Dune (2021) & Dune Part 2 (2024)
Much as Quentin Tarantino sees Kill Bill volumes 1 & 2 as one movie (although the tone is a little shifted from the first part to the second), I feel like Denis Villeneuve sees these two Dune releases as one movie despite the fact that he didn’t have production or financing for Part Two until after the release of the first part. This could have been a disaster. The first part is very done, one of my favorite movies of the decade so far, and it tells just the first part of a beloved story. Personally, I had no clue about Dune until one day in high school my mom came home with a rental of the Sci-Fi Channel miniseries. I didn’t realize it was a miniseries and stayed up late watching it, fixed to the screen for the nearly five hour runtime. I would go on to read the book, watch the Lynch version of the movie, get fixated on the Jodorowski’s Dune documentary, and hunt down those versions on blu-ray as well as physical copies of the Dune miniserieses that played on Sci-Fi Channel. And this version of Dune is such perfection. A great cast, the tone is perfected, and amazing effects. The thing about all of these versions of Dune is that it feel immersive to live in the story for incredibly long, marathon sessions. This also made the three year gap between these installments a bit testing of nerd patience. The first Duen is hardly a short film, but time flies when I have been sucked into the movie.

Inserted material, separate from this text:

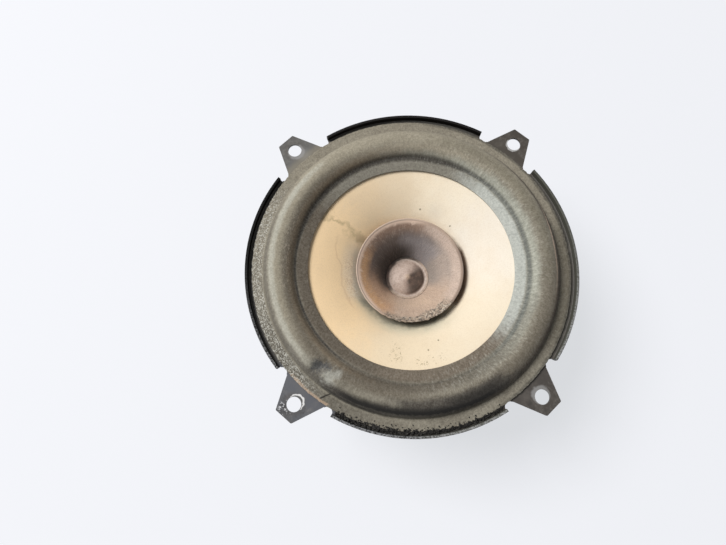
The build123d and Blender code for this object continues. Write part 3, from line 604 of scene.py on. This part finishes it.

And so, as I approached the end of watching at least one movie per year from my collection going back to 1923, it wasn’t much of a decision to cap it off with Dune Part Two. This is my favorite movie of the year so far, and perhaps my favorite movie of the decade. While the battle at the end of the first installment that culminates in the burning of the palm trees is so beautiful and terrifying, the second installment manages to up the ante for visual awe. The gladiator scene on the planet with the black sun is unlike anything I have ever seen, and still manages to heighten the menage with extreme brutality within the fight. The horrors of this film seem greater, the battles are more epic, and the sand worms are tamed into weapons of mass destruction. This might have been the last movie of my century long experience of film, but these two films will be rewatched again and again over the years. And that is something I have learned from this, that there are more movies that I can see myself watching on a yearly basis, and this is something I would love to do again, although I would prefer to have a second movie for some of the years where I have only one representative. And in those cases, it really feels like I may already have the absolute best, or most interesting movie of the year already. This was an experience that would be hard to top.
Final Thoughts
I loved this exercise and it has inspired me to go back and watch more and more movies from my collection to reinvigorate them into my memory. It has been interesting to move through the various styles of films that I love. Many times I will connect to a movie from the ‘40’s or ‘50’s in a very different way than the ‘90’s, and the ‘90’s in a very different way than 2009 and beyond. There were a good number of movies that I either watched for the first time or found a new appreciation for them and it was a very nice experience of movie watching for the year.